◆ COLLECTED MATERIAL:
------------------------

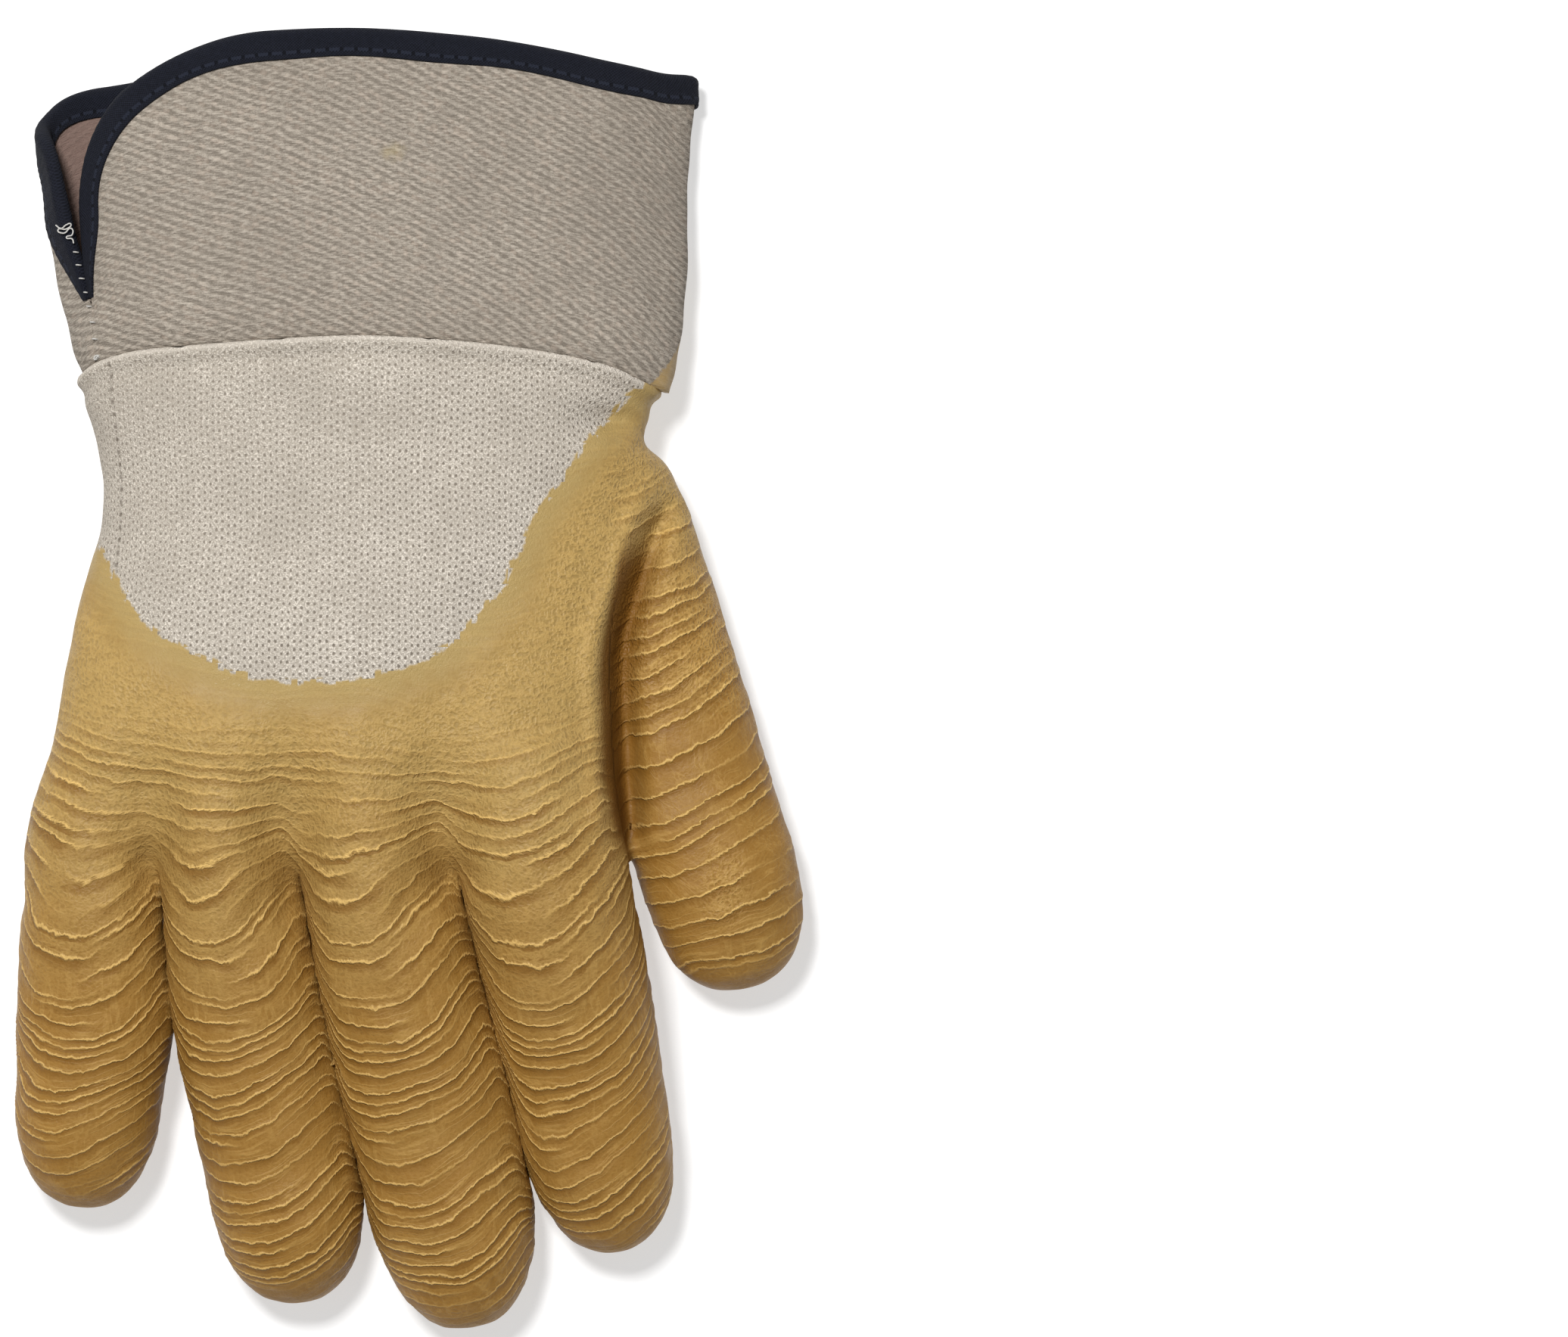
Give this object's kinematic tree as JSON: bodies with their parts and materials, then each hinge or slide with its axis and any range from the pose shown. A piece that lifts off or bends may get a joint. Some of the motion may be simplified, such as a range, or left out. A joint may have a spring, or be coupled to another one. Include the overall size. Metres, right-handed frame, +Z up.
{
  "type": "insulated rigger glove",
  "caption": "Padded work glove for the right hand, dipped in latex over palm and fingers, with a bare knit back and a slit canvas safety cuff bound in dark tape, lying palm down.",
  "frame": {"origin": "middle of the glove's outline seen from above, on the surface that it lies on", "axes": "+X towards the thumb side, +Y from the fingertips to the cuff, +Z up out of the back of the hand"},
  "size_m": [0.1634, 0.2706, 0.0438],
  "materials": {
    "latex": "matt ochre latex, finely creped",
    "knit": "bare cream interlock knit over padding",
    "drill": "undyed cotton drill, twill weave",
    "tape": "dark navy binding tape"
  },
  "bodies": {
    "root": {"latex_hand": "latex", "knit_back": "knit", "cuff": "drill", "cuff_binding": "tape"}
  },
  "joints": []
}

------------------------

◆ DIRECTION: Each line of the listing should be copied exactly.

◆ RIGHT ANSWER:
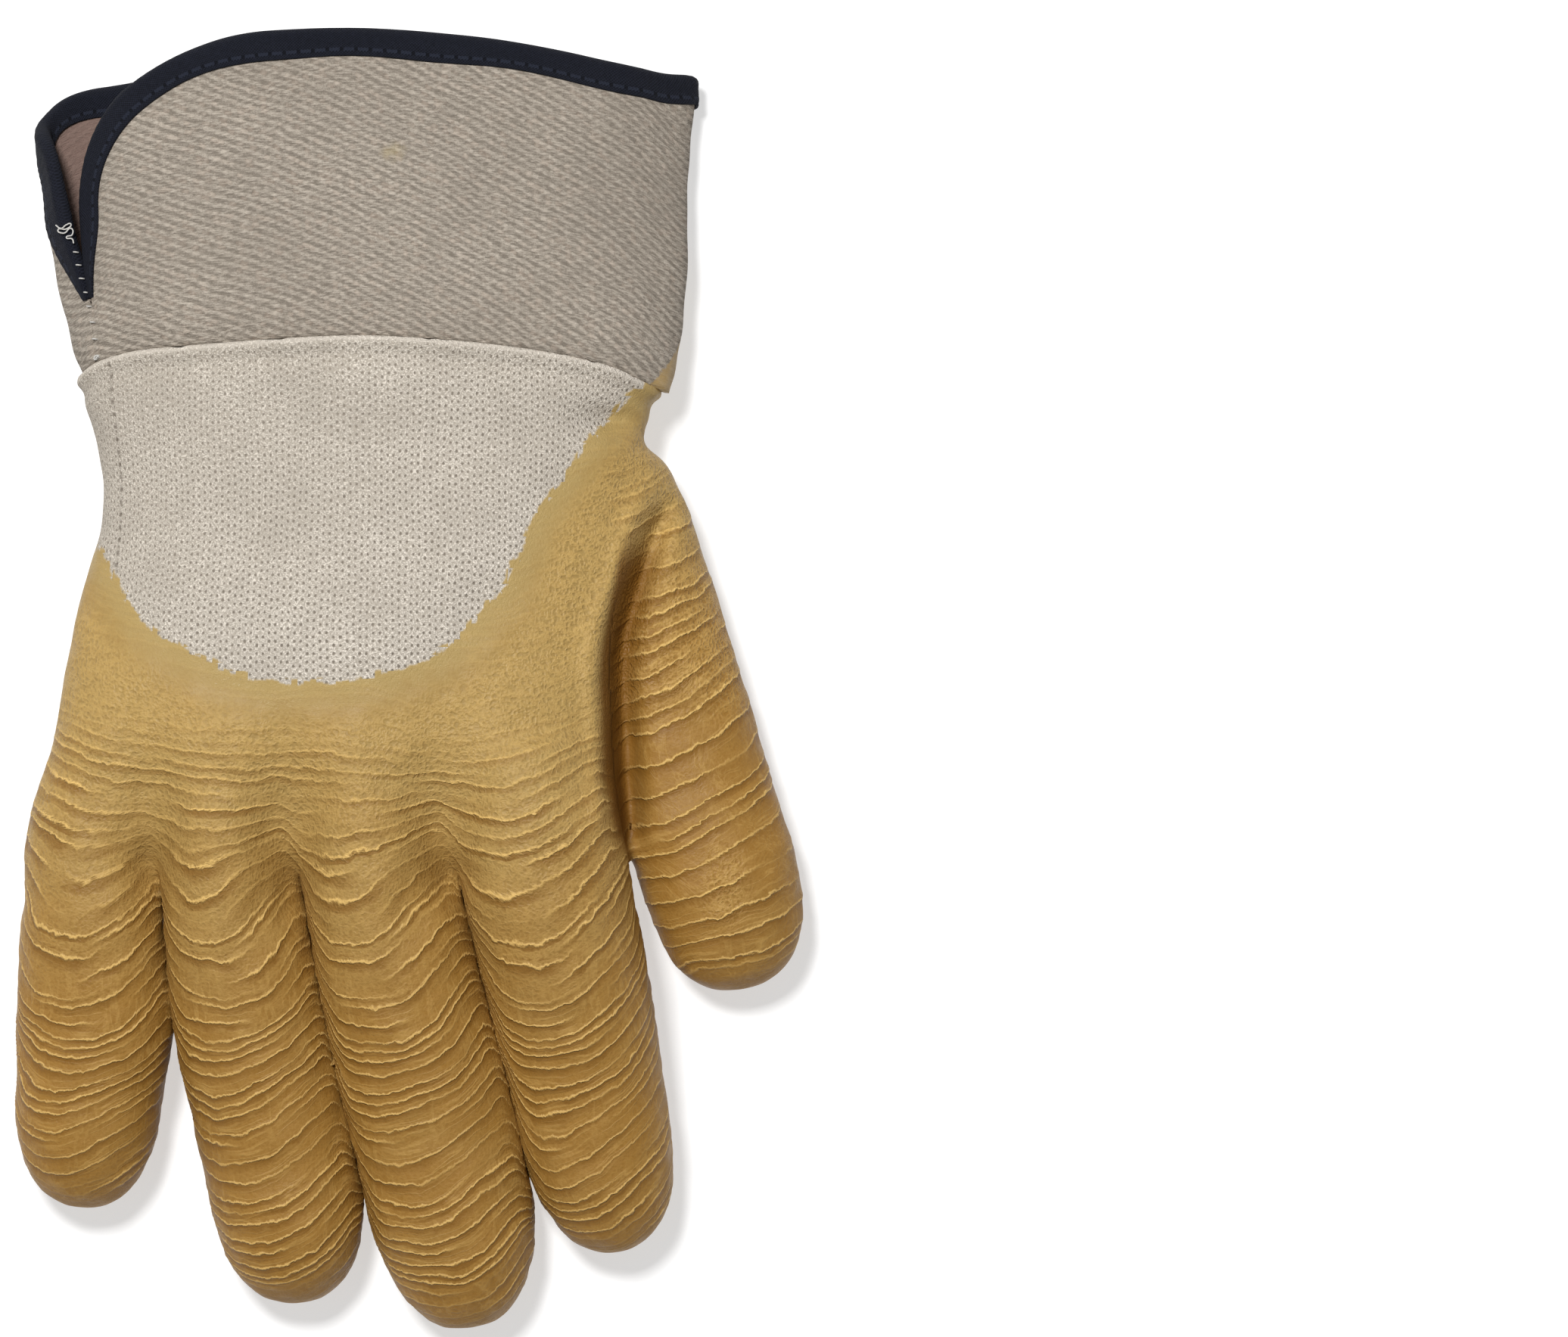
Give this object's kinematic tree as JSON: bodies with their parts and materials, then each hinge or slide with its axis and any range from the pose shown. A piece that lifts off or bends may get a joint. Some of the motion may be simplified, such as a range, or left out. A joint may have a spring, or be coupled to another one. Include the overall size. Metres, right-handed frame, +Z up.
{
  "type": "insulated rigger glove",
  "caption": "Padded work glove for the right hand, dipped in latex over palm and fingers, with a bare knit back and a slit canvas safety cuff bound in dark tape, lying palm down.",
  "frame": {"origin": "middle of the glove's outline seen from above, on the surface that it lies on", "axes": "+X towards the thumb side, +Y from the fingertips to the cuff, +Z up out of the back of the hand"},
  "size_m": [0.1634, 0.2706, 0.0438],
  "materials": {
    "latex": "matt ochre latex, finely creped",
    "knit": "bare cream interlock knit over padding",
    "drill": "undyed cotton drill, twill weave",
    "tape": "dark navy binding tape"
  },
  "bodies": {
    "root": {"latex_hand": "latex", "knit_back": "knit", "cuff": "drill", "cuff_binding": "tape"}
  },
  "joints": []
}